The rally, dubbed "Egypt's Salvation," came a day after Sharaf's civilian Cabinet submitted its resignation to the military council, a move that had been widely expected given the government's perceived inefficiency and its almost complete subordination to the generals. The ruling military council gave no word if the offer had been accepted, but regardless, it failed to satisfy the protesters.
The clashes came few days before the country's first parliamentary elections since Mubarak was forced to step down. Fears were high that the turmoil would disrupt elections due to begin on Nov. 28.
Amnesty International harshly criticized the military rulers in a new report, saying they have "completely failed to live up their promises to Egyptians to improve human rights."
The London-based group documented steps by the military that have fallen short of increasing human rights and in some cases have made matters worse than under Mubarak.
"The euphoria of the uprising has been replaced by fears that one repressive rule has simply been replaced with another," according to the report, issued early Tuesday.
The report called for repeal of the Mubarak-era "emergency laws," expanded to cover "thuggery" and criticizing the military. It said the army has placed arbitrary restrictions on media and other outlets.
Egyptian security forces have continued to use torture against demonstrators, the report said, and some 12,000 civilians have been tried in military trials, which it called "unfair."
A military spokesman, meanwhile, told The Associated Press that the military has set up barbed wire and barricades around the security headquarters to prevent protesters from storming the building. "We are only here to protect the interior ministry," he said.
The spokesman, who asked not to be identified because he wasn't authorized to release the information, also said army officers and soldiers had been forbidden to enter Tahrir Square.

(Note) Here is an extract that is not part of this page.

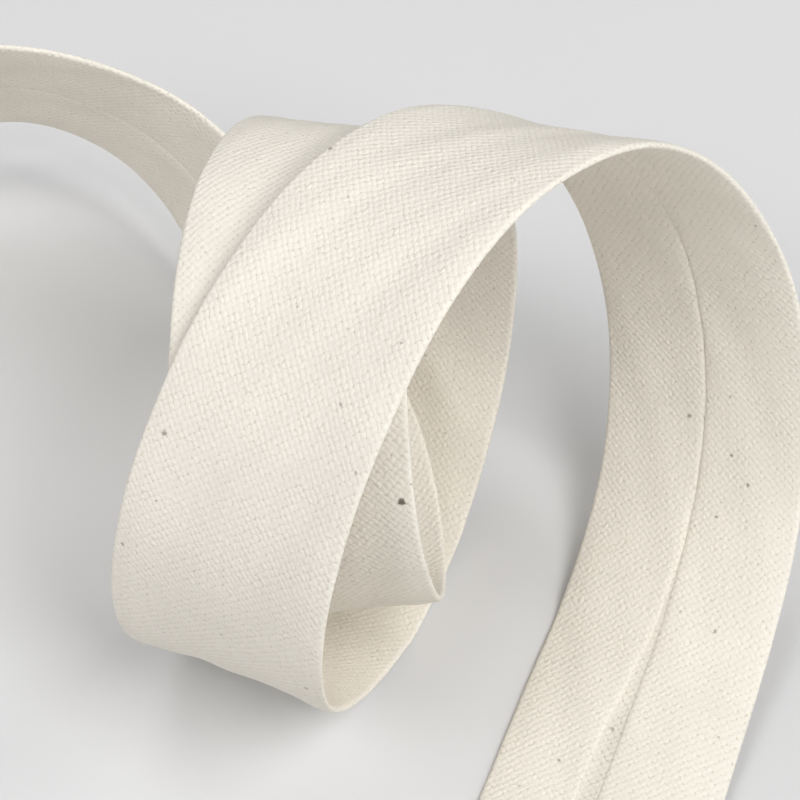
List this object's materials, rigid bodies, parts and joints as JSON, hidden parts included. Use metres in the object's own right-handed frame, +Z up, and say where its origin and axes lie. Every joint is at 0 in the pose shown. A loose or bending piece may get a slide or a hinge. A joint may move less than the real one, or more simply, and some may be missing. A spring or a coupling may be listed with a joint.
{
  "type": "bias binding tape",
  "caption": "Cut length of single-fold bias binding in unbleached cotton, lying in loose loops with a standing arch and both ends flat on the surface.",
  "frame": {"origin": "centre of the bounding box at its bottom, on the surface that the tape lies on", "axes": "+Z up from the surface, +X along the longest extent, from the standing arch to the first loop, -Y towards the near cut end"},
  "size_m": [0.1431, 0.1074, 0.0533],
  "materials": {
    "cotton": "matt unbleached plain-weave cotton with scattered dark seed flecks"
  },
  "bodies": {
    "root": {"binding": "cotton"}
  },
  "joints": []
}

In violence elsewhere, Egypt's state-TV reported that three people were killed overnight in the Suez Canal city of Ismailia, east of Cairo, raising the overall death toll from the protests to 29.
The unrest also had an immediate impact on Egypt's economy, which is heavily dependent on tourism and had not fully recovered from the effect of the January revolution. The stock exchange temporarily suspended trading after the broader EGX100 index slumped 5 percent.
NPR's Soraya Sarhaddi Nelson reported from Cairo for this story, which contains material from The Associated Press.